**Aim of the exercise:**
Each line from the start of the data below through the one containing "lug_w = 2.2; // [1.6:0.1:3]" must be reproduced exactly.

**Collected data:**
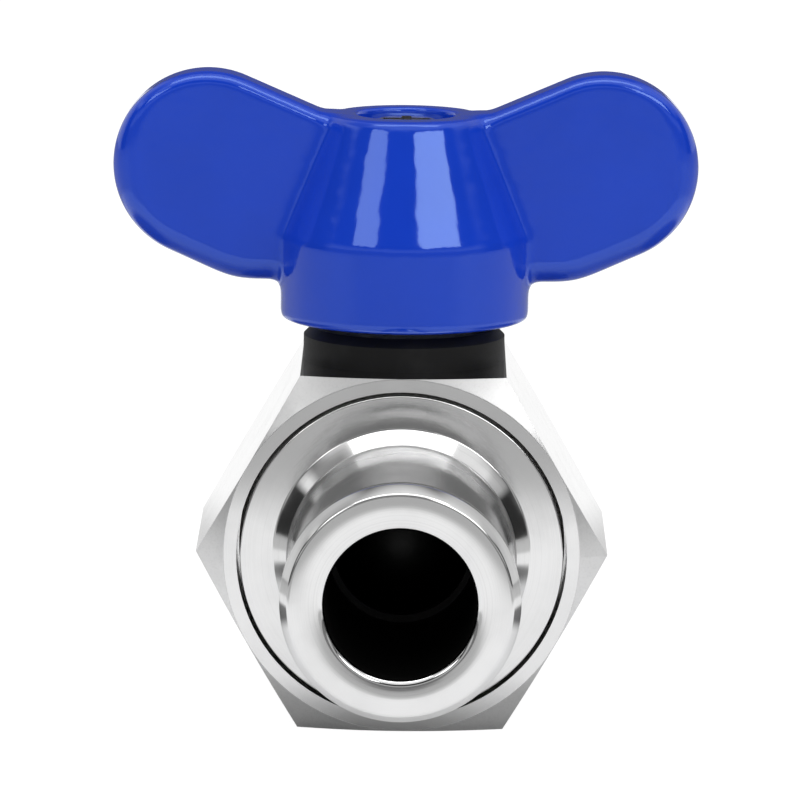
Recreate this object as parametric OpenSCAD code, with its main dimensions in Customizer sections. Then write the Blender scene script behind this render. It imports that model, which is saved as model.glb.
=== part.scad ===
// Two-way ball valve with a hose tail at each end and a two-winged handle.
// X runs across the closed handle, Y along the flow, Z up.
// The origin is the middle of the bottom flat, under the stem.

/* [Hexagon body] */
// Width of the hexagon across its flats
hex_af = 27; // [26:0.5:34]
// Length of the hexagon along the flow
hex_len = 21.5; // [20:0.5:30]
// Angle of the turned corner chamfer, from the end face
hex_chamfer = 30; // [20:5:40]
// Diameter of the neck around the stem packing
neck_d = 11.2; // [10.8:0.1:11.6]
// Reach of the stop lug beyond the neck
lug_reach = 1.8; // [1.2:0.1:1.9]
// Width of the stop lug
lug_w = 2.2; // [1.6:0.1:3]

/* [Hose tails] */
// Length of a hose tail beyond the hexagon
tail_len = 20.5; // [16:0.5:30]
// Diameter of the flat face at the tip
tip_d = 16.2; // [15.2:0.1:17]
// Diameter over the barb crest
crest_d = 17.7; // [17.2:0.1:19]
// Length of the lead-in from the tip to the crest
lead_len = 0.9; // [0.6:0.1:2]
// Length of the round land on the crest
crest_land = 1; // [0.6:0.1:1.5]
// Diameter of the neck behind the barb
waist_d = 16.6; // [15.6:0.1:17]
// Diameter where the tail meets its root cone
root_d = 17.2; // [16.6:0.1:19]
// Length and rise of the cone at the root
root_cone = 1.1; // [0.5:0.1:2]
// Radius of the edge around the tip face
tip_round = 0.3; // [0.1:0.05:0.5]
// Bore of both hose tails
bore_d = 11.1; // [9:0.1:12]
// Chamfer at the mouth of each bore
bore_chamfer = 0.25; // [0.1:0.05:0.6]

/* [Screwed-in end] */
// Diameter of the screwed-in tail where it fills the body
insert_d = 24.8; // [22:0.2:25.2]
// Edge chamfer of the screwed-in tail
insert_edge = 0.2; // [0.1:0.05:0.5]
// Thickness of the ring that seals the screwed-in tail
tail_seal_t = 0.5; // [0.3:0.1:1]

/* [Ball and seats] */
// Diameter of the ball
ball_d = 16; // [15:0.5:17]
// Port through the ball
port_d = 10; // [8:0.5:10.5]
// Thickness of the seat lip at its bore
seat_lip = 1.3; // [1.2:0.1:1.8]
// Length of a seat along the flow
seat_len = 3; // [2.4:0.1:3.2]
// Cord diameter of the ring behind each seat
seat_ring_d = 1; // [0.7:0.1:1.2]

/* [Stem and packing] */
// Diameter of the stem
stem_d = 6; // [5.4:0.1:6.4]
// Diameter of the collar that keeps the stem from blowing out
collar_d = 8.4; // [7.8:0.1:8.6]
// Height of the stem collar
collar_h = 1.4; // [1:0.1:1.8]
// Thickness of the thrust washer
thrust_t = 0.7; // [0.5:0.1:1]
// Thickness of the tang that turns the ball
tang_t = 3; // [2.4:0.1:3.4]
// Width of the tang
tang_w = 6.4; // [5:0.1:6.6]
// Depth of the ball slot that takes the tang
slot_depth = 2.2; // [1.8:0.1:2.4]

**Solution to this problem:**
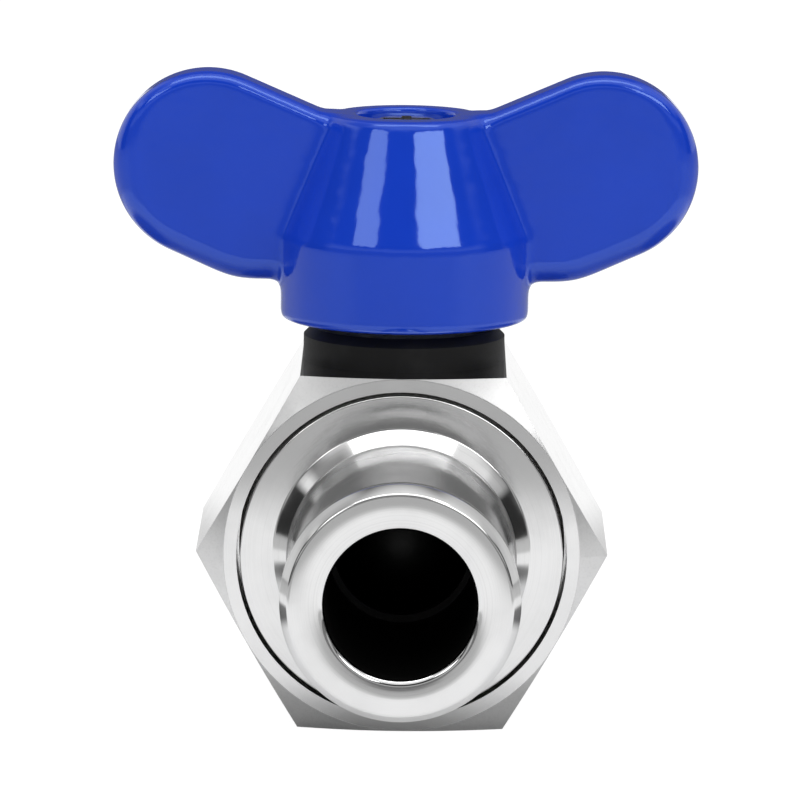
Recreate this object as parametric OpenSCAD code, with its main dimensions in Customizer sections. Then write the Blender scene script behind this render. It imports that model, which is saved as model.glb.
=== part.scad ===
// Two-way ball valve with a hose tail at each end and a two-winged handle.
// X runs across the closed handle, Y along the flow, Z up.
// The origin is the middle of the bottom flat, under the stem.

/* [Hexagon body] */
// Width of the hexagon across its flats
hex_af = 27; // [26:0.5:34]
// Length of the hexagon along the flow
hex_len = 21.5; // [20:0.5:30]
// Angle of the turned corner chamfer, from the end face
hex_chamfer = 30; // [20:5:40]
// Diameter of the neck around the stem packing
neck_d = 11.2; // [10.8:0.1:11.6]
// Reach of the stop lug beyond the neck
lug_reach = 1.8; // [1.2:0.1:1.9]
// Width of the stop lug
lug_w = 2.2; // [1.6:0.1:3]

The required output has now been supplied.